TASK DIRECTIONS:
Lines holding the string "shown" are the ones to copy; find them all in the data.

[Entries with parts and joints]
☆ ☆ ☆ ☆ ☆ ☆ ☆

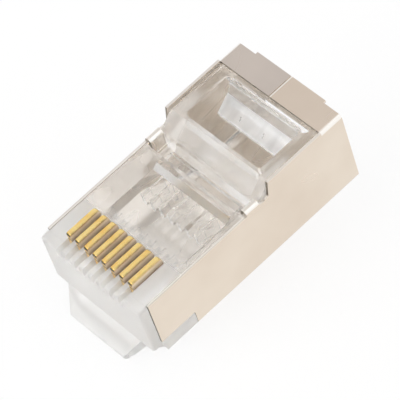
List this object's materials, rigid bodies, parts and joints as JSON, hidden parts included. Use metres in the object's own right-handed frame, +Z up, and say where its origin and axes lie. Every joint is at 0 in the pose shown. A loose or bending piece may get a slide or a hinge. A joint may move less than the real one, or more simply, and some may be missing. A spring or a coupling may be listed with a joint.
{
  "type": "shielded rj45 modular plug",
  "caption": "Shielded modular plug before crimping: clear body with gold blade contacts, folded plated shield, cable window with clamp bar, and a latch lever underneath.",
  "frame": {"origin": "centre of the bounding box at the surface the plug lies on", "axes": "+X across the plug to its right side seen from behind, +Y from the nose to the cable end, +Z up on the contact side; the plug lies on its latch, nose down by 13.5 degrees"},
  "size_m": [0.0116, 0.0228, 0.0143],
  "materials": {
    "clear_plastic": "clear polycarbonate, gloss",
    "plated_sheet": "bright nickel plate over brass sheet",
    "gold_plate": "gold plate over phosphor bronze"
  },
  "bodies": {
    "plug_body": {"housing": "clear_plastic", "shield": "plated_sheet"},
    "latch": {"latch_lever": "clear_plastic"},
    "cable_clamp": {"cable_clamp_bar": "clear_plastic"},
    "conductor_clamp": {"conductor_clamp_bar": "clear_plastic"},
    "blade_1": {"contact_1": "gold_plate"},
    "blade_2": {"contact_2": "gold_plate"},
    "blade_3": {"contact_3": "gold_plate"},
    "blade_4": {"contact_4": "gold_plate"},
    "blade_5": {"contact_5": "gold_plate"},
    "blade_6": {"contact_6": "gold_plate"},
    "blade_7": {"contact_7": "gold_plate"},
    "blade_8": {"contact_8": "gold_plate"}
  },
  "joints": [
    {"name": "latch_press", "type": "hinge", "parent": "plug_body", "child": "latch", "pos_m": [0, -0.01012, 0.00062], "axis": [1, 0, 0], "range_deg": [0, 12], "stiffness_Nm_per_rad": 0.2},
    {"name": "cable_clamp_set", "type": "hinge", "parent": "plug_body", "child": "cable_clamp", "pos_m": [0, 0.00685, 0.01304], "axis": [1, 0, 0], "range_deg": [0, 24]},
    {"name": "conductor_clamp_set", "type": "hinge", "parent": "plug_body", "child": "conductor_clamp", "pos_m": [0, -0.00005, 0.00856], "axis": [-1, 0, 0], "range_deg": [0, 20]},
    {"name": "contact_1_crimp", "type": "slide", "parent": "plug_body", "child": "blade_1", "axis": [0, 0.2334, -0.9724], "range_m": [0, 0.00115]},
    {"name": "contact_2_crimp", "type": "slide", "parent": "plug_body", "child": "blade_2", "axis": [0, 0.2334, -0.9724], "range_m": [0, 0.00115]},
    {"name": "contact_3_crimp", "type": "slide", "parent": "plug_body", "child": "blade_3", "axis": [0, 0.2334, -0.9724], "range_m": [0, 0.00115]},
    {"name": "contact_4_crimp", "type": "slide", "parent": "plug_body", "child": "blade_4", "axis": [0, 0.2334, -0.9724], "range_m": [0, 0.00115]},
    {"name": "contact_5_crimp", "type": "slide", "parent": "plug_body", "child": "blade_5", "axis": [0, 0.2334, -0.9724], "range_m": [0, 0.00115]},
    {"name": "contact_6_crimp", "type": "slide", "parent": "plug_body", "child": "blade_6", "axis": [0, 0.2334, -0.9724], "range_m": [0, 0.00115]},
    {"name": "contact_7_crimp", "type": "slide", "parent": "plug_body", "child": "blade_7", "axis": [0, 0.2334, -0.9724], "range_m": [0, 0.00115]},
    {"name": "contact_8_crimp", "type": "slide", "parent": "plug_body", "child": "blade_8", "axis": [0, 0.2334, -0.9724], "range_m": [0, 0.00115]}
  ]
}
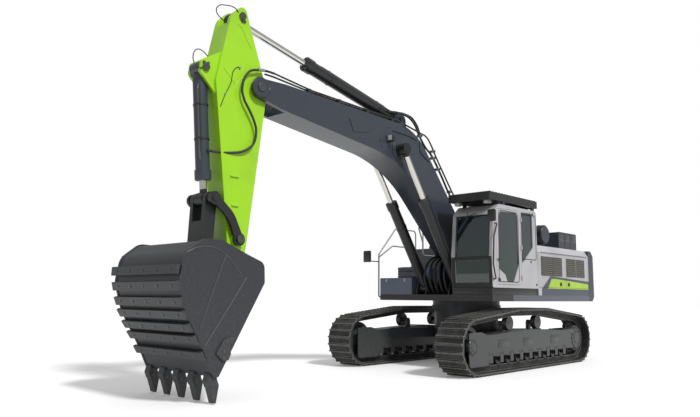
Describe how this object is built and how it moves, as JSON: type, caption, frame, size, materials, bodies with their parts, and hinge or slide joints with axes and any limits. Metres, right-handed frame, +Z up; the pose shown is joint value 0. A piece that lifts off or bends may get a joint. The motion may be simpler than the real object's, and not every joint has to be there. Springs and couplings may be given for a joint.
{
  "type": "crawler excavator",
  "caption": "Tracked excavator with a swinging house, boxed boom and arm, pinned bucket linkage, side cab with roof guard and a round counterweight.",
  "frame": {"origin": "ground point under the middle of the whole machine, on the centre plane", "axes": "+X forward along the boom, +Y to the machine's left, +Z up"},
  "size_m": [11.7282, 3.34, 5.9878],
  "materials": {
    "steel_black": "satin",
    "track_steel": "satin",
    "body_grey": "satin",
    "weight_grey": "satin",
    "tank_grey": "satin",
    "boom_grey": "satin",
    "arm_green": "satin",
    "bucket_grey": "satin",
    "cylinder_black": "satin",
    "rod_chrome": "satin",
    "glass": "satin",
    "seat_cloth": "satin"
  },
  "bodies": {
    "undercarriage": {"car_body": "steel_black", "swing_bearing_lower": "steel_black", "left_track_frame": "steel_black", "right_track_frame": "steel_black", "left_track": "track_steel", "right_track": "track_steel", "left_rollers": "steel_black", "right_rollers": "steel_black", "left_idler": "steel_black", "right_idler": "steel_black", "left_sprocket": "steel_black", "right_sprocket": "steel_black"},
    "house": {"swing_bearing_upper": "steel_black", "revolving_frame": "steel_black", "counterweight": "weight_grey", "engine_hood": "body_grey", "engine_block": "steel_black", "cooler_pack": "steel_black", "valve_cover": "steel_black", "fuel_tank": "tank_grey", "hydraulic_tank": "tank_grey", "step_box": "steel_black", "tool_box": "tank_grey", "air_cleaner": "steel_black", "exhaust_box": "steel_black", "handrails": "steel_black", "cab_shell": "body_grey", "cab_glass": "glass", "cab_guard": "steel_black", "operator_seat": "seat_cloth", "console": "steel_black"},
    "cab_door": {"cab_door": "body_grey", "door_glass": "glass"},
    "front_service_door": {"front_service_door": "body_grey"},
    "rear_service_door": {"rear_service_door": "body_grey"},
    "right_service_door": {"right_service_door": "body_grey"},
    "tool_box_lid": {"tool_box_lid": "tank_grey"},
    "boom": {"boom": "boom_grey", "boom_lines": "steel_black"},
    "boom_cylinder_barrels": {"boom_cylinder_barrels": "cylinder_black"},
    "boom_cylinder_rods": {"boom_cylinder_rods": "rod_chrome"},
    "arm": {"arm": "arm_green"},
    "arm_cylinder_barrel": {"arm_cylinder_barrel": "cylinder_black"},
    "arm_cylinder_rod": {"arm_cylinder_rod": "rod_chrome"},
    "bucket_cylinder_barrel": {"bucket_cylinder_barrel": "cylinder_black"},
    "bucket_cylinder_rod": {"bucket_cylinder_rod": "rod_chrome"},
    "guide_links": {"guide_links": "bucket_grey"},
    "connecting_link": {"connecting_link": "bucket_grey"},
    "bucket": {"bucket": "bucket_grey", "bucket_teeth": "bucket_grey"}
  },
  "joints": [
    {"name": "house_swing", "type": "hinge", "parent": "undercarriage", "child": "house", "pos_m": [-2.11033, 0, 1.3], "axis": [0, 0, 1], "continuous": true},
    {"name": "boom_lift", "type": "hinge", "parent": "house", "child": "boom", "pos_m": [-1.86033, 0, 2.25], "axis": [0, -1, 0], "range_deg": [-50, 38]},
    {"name": "boom_cylinder_tilt", "type": "hinge", "parent": "house", "child": "boom_cylinder_barrels", "pos_m": [-1.18033, 0, 1.645], "axis": [0, -1, 0], "range_deg": [-51.53, 39.64]},
    {"name": "boom_cylinder_stroke", "type": "slide", "parent": "boom_cylinder_barrels", "child": "boom_cylinder_rods", "axis": [0.5681, 0, 0.823], "range_m": [-0.7526, 0.5768]},
    {"name": "arm_swing", "type": "hinge", "parent": "boom", "child": "arm", "pos_m": [4.16967, 0, 4.74031], "axis": [0, 1, 0], "range_deg": [-76, 38]},
    {"name": "arm_cylinder_tilt", "type": "hinge", "parent": "boom", "child": "arm_cylinder_barrel", "pos_m": [0.43949, 0, 5.03041], "axis": [0, 1, 0], "range_deg": [-5.07, 3.53]},
    {"name": "arm_cylinder_stroke", "type": "slide", "parent": "arm_cylinder_barrel", "child": "arm_cylinder_rod", "axis": [0.9809, 0, 0.1945], "range_m": [-1.388, 0.704]},
    {"name": "bucket_curl", "type": "hinge", "parent": "arm", "child": "bucket", "pos_m": [4.51233, 0, 1.84955], "axis": [0, 1, 0], "range_deg": [0, 145]},
    {"name": "bucket_cylinder_tilt", "type": "hinge", "parent": "arm", "child": "bucket_cylinder_barrel", "pos_m": [5.1334, 0, 4.85052], "axis": [0, 1, 0], "range_deg": [-6.1, 2]},
    {"name": "bucket_cylinder_stroke", "type": "slide", "parent": "bucket_cylinder_barrel", "child": "bucket_cylinder_rod", "axis": [-0.0822, 0, -0.9966], "range_m": [-0.02, 1.188]},
    {"name": "guide_link_swing", "type": "hinge", "parent": "arm", "child": "guide_links", "pos_m": [4.50727, 0, 2.28297], "axis": [0, 1, 0], "range_deg": [-2, 105.69]},
    {"name": "connecting_link_swing", "type": "hinge", "parent": "guide_links", "child": "connecting_link", "pos_m": [4.96967, 0, 2.865], "axis": [0, 1, 0], "range_deg": [-33.05, 2]},
    {"name": "cab_door_swing", "type": "hinge", "parent": "house", "child": "cab_door", "pos_m": [-1.83233, 1.56, 2.475], "axis": [0, 0, 1], "range_deg": [0, 165]},
    {"name": "front_service_door_swing", "type": "hinge", "parent": "house", "child": "front_service_door", "pos_m": [-2.59633, 1.56, 2.04], "axis": [0, 0, 1], "range_deg": [-95, 0]},
    {"name": "rear_service_door_swing", "type": "hinge", "parent": "house", "child": "rear_service_door", "pos_m": [-5.10533, 1.56, 2.04], "axis": [0, 0, 1], "range_deg": [0, 95]},
    {"name": "right_service_door_swing", "type": "hinge", "parent": "house", "child": "right_service_door", "pos_m": [-5.10533, -1.56, 2.04], "axis": [0, 0, 1], "range_deg": [-95, 0]},
    {"name": "tool_box_lid_swing", "type": "hinge", "parent": "house", "child": "tool_box_lid", "pos_m": [-1.50033, -1.093, 1.88], "axis": [0, -1, 0], "range_deg": [0, 80]}
  ],
  "couplings": [
    {"joint": "boom_cylinder_tilt", "follows": "boom_lift", "ratio": 0.99053},
    {"joint": "boom_cylinder_stroke", "follows": "boom_lift", "m_per_rad": 0.83947},
    {"joint": "arm_cylinder_tilt", "follows": "arm_swing", "ratio": 0.040338},
    {"joint": "arm_cylinder_stroke", "follows": "arm_swing", "m_per_rad": 1.0313},
    {"joint": "bucket_cylinder_tilt", "follows": "bucket_curl", "ratio": -0.028249},
    {"joint": "bucket_cylinder_stroke", "follows": "bucket_curl", "m_per_rad": 0.46152},
    {"joint": "guide_link_swing", "follows": "bucket_curl", "ratio": 0.71508},
    {"joint": "connecting_link_swing", "follows": "bucket_curl", "ratio": -0.21414}
  ]
}
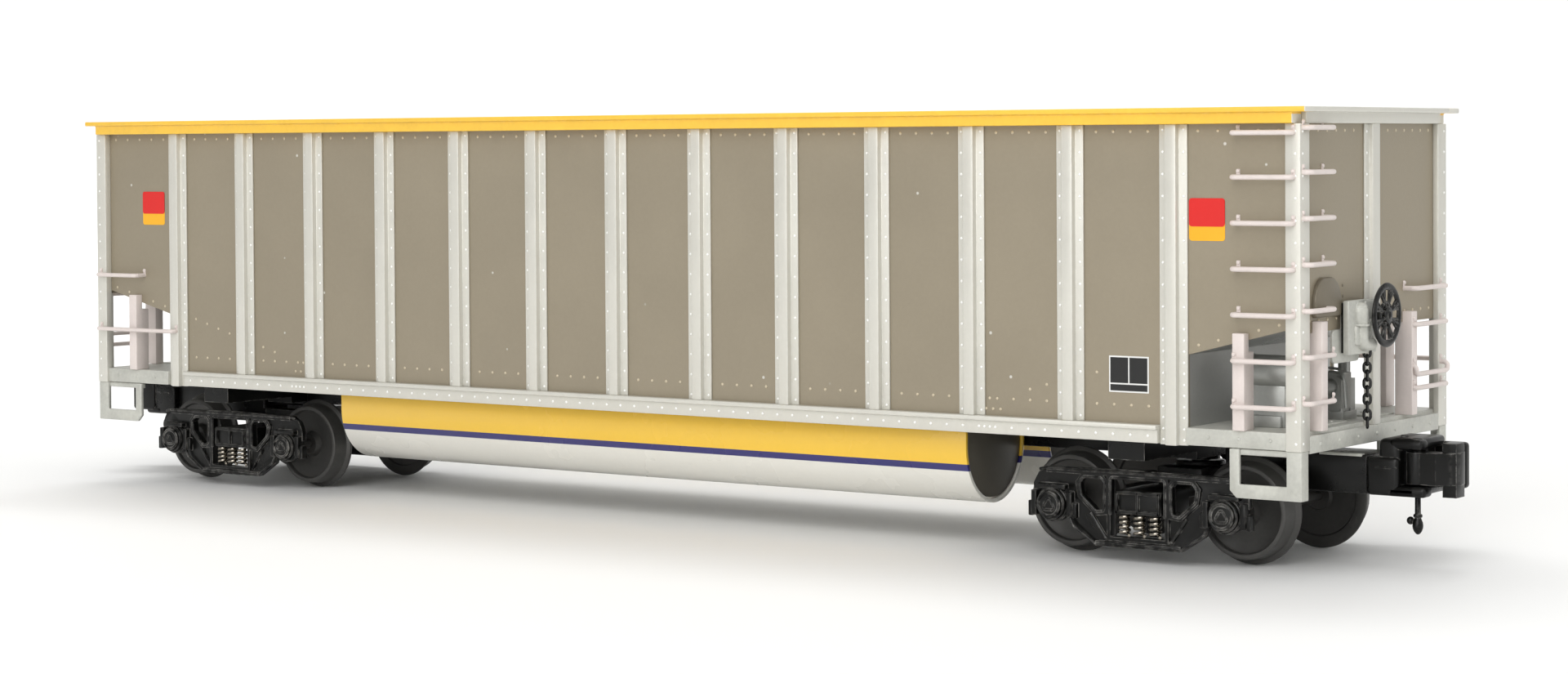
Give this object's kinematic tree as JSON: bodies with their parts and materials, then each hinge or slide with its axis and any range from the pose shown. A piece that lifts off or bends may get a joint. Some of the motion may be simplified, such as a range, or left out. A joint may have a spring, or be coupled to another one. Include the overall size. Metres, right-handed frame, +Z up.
{
  "type": "model open hopper wagon",
  "caption": "Model of an open-top coal wagon with ribbed sides, twin rounded tubs under the floor, swivelling trucks, turning wheelsets and couplers with hinged knuckles.",
  "frame": {"origin": "on the centre line midway between the couplers, at the bottom of the wheel flanges", "axes": "+X along the wagon towards the brake end, +Z up"},
  "size_m": [0.3634, 0.0694, 0.088],
  "materials": {
    "taupe_sheet": "satin",
    "tub_enamel": "gloss",
    "dark_plate": "matte",
    "black_underframe": "matte",
    "silver_frame": "satin",
    "yellow_enamel": "satin",
    "pale_iron": "satin",
    "black_gloss": "gloss",
    "grey_gear": "satin",
    "truck_black": "satin",
    "spring_steel": "bright",
    "wheel_black": "semi-gloss"
  },
  "bodies": {
    "wagon_body": {"side_sheet_right": "taupe_sheet", "side_sheet_left": "taupe_sheet", "end_sheet_brake_end": "taupe_sheet", "end_sheet_plain_end": "taupe_sheet", "slope_sheet_brake_end": "taupe_sheet", "slope_sheet_plain_end": "taupe_sheet", "floor_sheet": "taupe_sheet", "tub_right": "tub_enamel", "tub_left": "tub_enamel", "tub_end_plates": "dark_plate", "centre_sill": "black_underframe", "body_bolster_brake_end": "black_underframe", "body_bolster_plain_end": "black_underframe", "side_sill_right": "silver_frame", "side_sill_left": "silver_frame", "platform_brake_end": "silver_frame", "platform_plain_end": "silver_frame", "side_posts_right": "silver_frame", "side_posts_left": "silver_frame", "corner_posts": "silver_frame", "end_posts": "silver_frame", "side_chord_right": "yellow_enamel", "side_chord_left": "yellow_enamel", "end_chord_brake_end": "silver_frame", "end_chord_plain_end": "silver_frame", "ladder_stiles": "pale_iron", "ladder_right": "pale_iron", "ladder_left": "pale_iron", "grab_irons_right": "pale_iron", "grab_irons_left": "pale_iron", "steps_brake_end": "silver_frame", "steps_plain_end": "silver_frame", "brake_wheel": "black_gloss", "brake_housing": "grey_gear", "brake_chain": "black_gloss", "air_reservoir": "grey_gear", "reservoir_mount": "grey_gear", "control_valve": "grey_gear"},
    "truck_a": {"truck_a_frame_right": "truck_black", "truck_a_frame_left": "truck_black", "truck_a_bolster": "truck_black", "truck_a_springs": "spring_steel", "truck_a_coupler_arm": "truck_black", "truck_a_coupler_head": "truck_black", "truck_a_coupler_pin": "truck_black"},
    "truck_a_wheels_inner": {"truck_a_wheelset_inner": "wheel_black"},
    "truck_a_wheels_outer": {"truck_a_wheelset_outer": "wheel_black"},
    "truck_a_coupler_knuckle": {"truck_a_knuckle": "truck_black"},
    "truck_b": {"truck_b_frame_right": "truck_black", "truck_b_frame_left": "truck_black", "truck_b_bolster": "truck_black", "truck_b_springs": "spring_steel", "truck_b_coupler_arm": "truck_black", "truck_b_coupler_head": "truck_black", "truck_b_coupler_pin": "truck_black"},
    "truck_b_wheels_inner": {"truck_b_wheelset_inner": "wheel_black"},
    "truck_b_wheels_outer": {"truck_b_wheelset_outer": "wheel_black"},
    "truck_b_coupler_knuckle": {"truck_b_knuckle": "truck_black"}
  },
  "joints": [
    {"name": "truck_a_swivel", "type": "hinge", "parent": "wagon_body", "child": "truck_a", "pos_m": [0.125, 0, 0.018], "axis": [0, 0, 1], "range_deg": [-15, 15]},
    {"name": "truck_a_inner_wheels_spin", "type": "hinge", "parent": "truck_a", "child": "truck_a_wheels_inner", "pos_m": [0.10595, 0, 0.0105], "axis": [0, 1, 0], "continuous": true},
    {"name": "truck_a_outer_wheels_spin", "type": "hinge", "parent": "truck_a", "child": "truck_a_wheels_outer", "pos_m": [0.14405, 0, 0.0105], "axis": [0, 1, 0], "continuous": true},
    {"name": "truck_a_knuckle_swing", "type": "hinge", "parent": "truck_a", "child": "truck_a_coupler_knuckle", "pos_m": [0.1737, -0.0042, 0.0195], "axis": [0, 0, -1], "range_deg": [0, 35]},
    {"name": "truck_b_swivel", "type": "hinge", "parent": "wagon_body", "child": "truck_b", "pos_m": [-0.125, 0, 0.018], "axis": [0, 0, 1], "range_deg": [-15, 15]},
    {"name": "truck_b_inner_wheels_spin", "type": "hinge", "parent": "truck_b", "child": "truck_b_wheels_inner", "pos_m": [-0.10595, 0, 0.0105], "axis": [0, 1, 0], "continuous": true},
    {"name": "truck_b_outer_wheels_spin", "type": "hinge", "parent": "truck_b", "child": "truck_b_wheels_outer", "pos_m": [-0.14405, 0, 0.0105], "axis": [0, 1, 0], "continuous": true},
    {"name": "truck_b_knuckle_swing", "type": "hinge", "parent": "truck_b", "child": "truck_b_coupler_knuckle", "pos_m": [-0.1737, 0.0042, 0.0195], "axis": [0, 0, -1], "range_deg": [0, 35]}
  ]
}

☆ ☆ ☆ ☆ ☆ ☆ ☆

EXERCISE OUTPUT:
List this object's materials, rigid bodies, parts and joints as JSON, hidden parts included. Use metres in the object's own right-handed frame, +Z up, and say where its origin and axes lie. Every joint is at 0 in the pose shown. A loose or bending piece may get a slide or a hinge. A joint may move less than the real one, or more simply, and some may be missing. A spring or a coupling may be listed with a joint.
Describe how this object is built and how it moves, as JSON: type, caption, frame, size, materials, bodies with their parts, and hinge or slide joints with axes and any limits. Metres, right-handed frame, +Z up; the pose shown is joint value 0. A piece that lifts off or bends may get a joint. The motion may be simpler than the real object's, and not every joint has to be there. Springs and couplings may be given for a joint.
Give this object's kinematic tree as JSON: bodies with their parts and materials, then each hinge or slide with its axis and any range from the pose shown. A piece that lifts off or bends may get a joint. Some of the motion may be simplified, such as a range, or left out. A joint may have a spring, or be coupled to another one. Include the overall size. Metres, right-handed frame, +Z up.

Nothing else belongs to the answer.